You are viewing a plain text version of this content. The canonical link for it is here.
Posted to user@mahout.apache.org by Marko Ciric <ci...@gmail.com> on 2011/06/23 15:25:27 UTC

Mahout and Kolt

How similar are Mahout collections (like FastMap) with Kolt (cern.kolt)?


--
Marko Ćirić
ciric.marko@gmail.com

Re: Mahout and Kolt

Posted by Ken Krugler <kk...@transpac.com>.
On Jun 23, 2011, at 7:21am, Sean Owen wrote:

> Colt? the mahout-math and mahout-collections code are based on that.
> 
> However FastMap isn't -- that's my own creation from the old collaborative
> filtering framework.
> 
> But recently there has been talk about switching all of this to use fastutil

We use the fastutil native set/map implementations in a number of projects, and they work well.

The issues we've run into are:

1. The full jar is pretty big - 12MB.

They've got versions of every nxm combination of native types for maps, as an example.

So we often wind up pulling out just the versions we need.

2. Wrapping these classes with Hadoop serialization can be slow (they support Java serialization)

Not sure if that would be a factor, but serializing a 20M entry map takes some time.

-- Ken

> On Thu, Jun 23, 2011 at 2:25 PM, Marko Ciric <ci...@gmail.com> wrote:
> 
>> How similar are Mahout collections (like FastMap) with Kolt (cern.kolt)?
>> 
>> 
>> --
>> Marko Ćirić
>> ciric.marko@gmail.com
>> 

--------------------------
Ken Krugler
+1 530-210-6378
http://bixolabs.com
custom data mining solutions







Re: Mahout and Kolt

Posted by Ted Dunning <te...@gmail.com>.
We changed lots of names as we pulled them over.  We also added test cases.

The changes at this point are pretty substantial.  At the lower level, we
changed the way things worked and added new kinds of collections.  At the
math layer, we pretty massively changed things by adding the ability to
create new types of vectors and matrices more efficiently and easily than
with Colt and by deleting vats of code.  Pretty much all that survived was
the API style and some of the higher level algorithms like probability
distributions.  The Vector and Matrix classes are very different internally
from Colt.

On Thu, Jun 23, 2011 at 7:26 AM, Marko Ciric <ci...@gmail.com> wrote:

> Thanks.
> I was just browsing the Kolt source and haven't found them.

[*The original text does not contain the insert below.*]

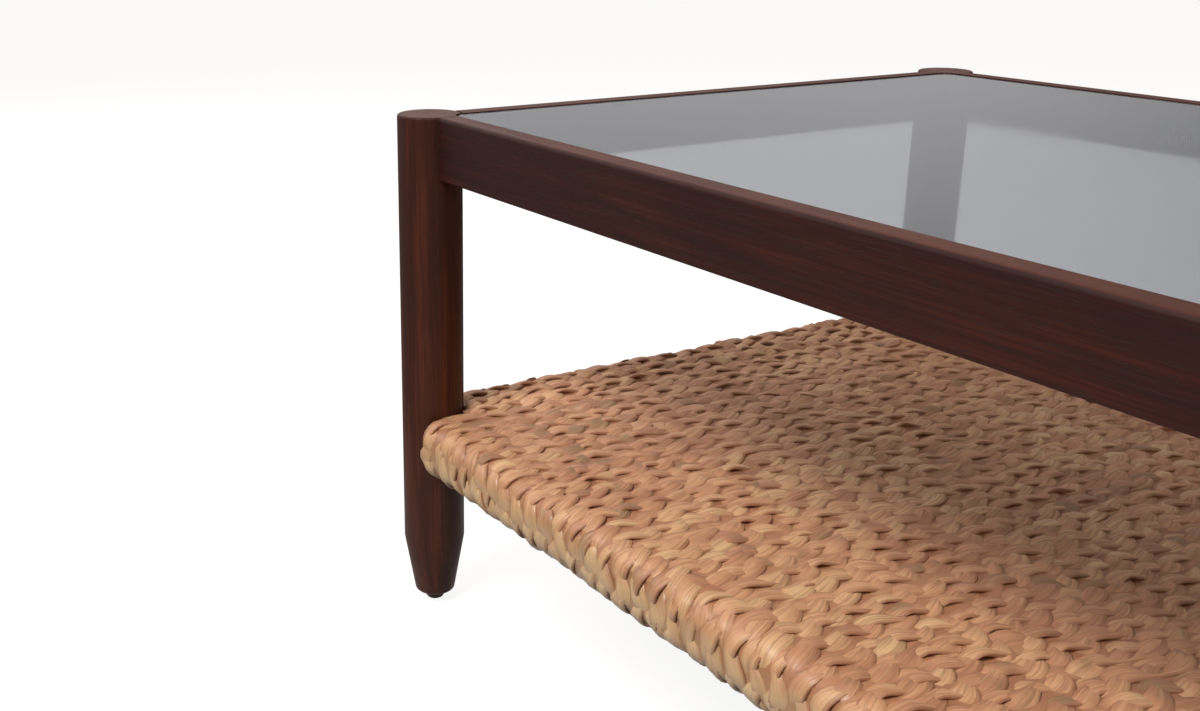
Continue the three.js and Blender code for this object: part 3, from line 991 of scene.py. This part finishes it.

Just asking.
>
>
> On 06/23/2011 04:21 PM, Sean Owen wrote:
>
>> Colt? the mahout-math and mahout-collections code are based on that.
>>
>> However FastMap isn't -- that's my own creation from the old collaborative
>> filtering framework.
>>
>> But recently there has been talk about switching all of this to use
>> fastutil
>> (?)
>>
>> On Thu, Jun 23, 2011 at 2:25 PM, Marko Ciric<ci...@gmail.com>
>>  wrote:
>>
>>  How similar are Mahout collections (like FastMap) with Kolt (cern.kolt)?
>>>
>>>
>>> --
>>> Marko Ćirić
>>> ciric.marko@gmail.com
>>>
>>>
>

Re: Mahout and Kolt

Posted by Marko Ciric <ci...@gmail.com>.
Thanks.
I was just browsing the Kolt source and haven't found them. Just asking.

On 06/23/2011 04:21 PM, Sean Owen wrote:
> Colt? the mahout-math and mahout-collections code are based on that.
>
> However FastMap isn't -- that's my own creation from the old collaborative
> filtering framework.
>
> But recently there has been talk about switching all of this to use fastutil
> (?)
>
> On Thu, Jun 23, 2011 at 2:25 PM, Marko Ciric<ci...@gmail.com>  wrote:
>
>> How similar are Mahout collections (like FastMap) with Kolt (cern.kolt)?
>>
>>
>> --
>> Marko Ćirić
>> ciric.marko@gmail.com
>>


Re: Mahout and Kolt

Posted by Sean Owen <sr...@gmail.com>.
Colt? the mahout-math and mahout-collections code are based on that.

However FastMap isn't -- that's my own creation from the old collaborative
filtering framework.

But recently there has been talk about switching all of this to use fastutil
(?)

On Thu, Jun 23, 2011 at 2:25 PM, Marko Ciric <ci...@gmail.com> wrote:

> How similar are Mahout collections (like FastMap) with Kolt (cern.kolt)?
>
>
> --
> Marko Ćirić
> ciric.marko@gmail.com
>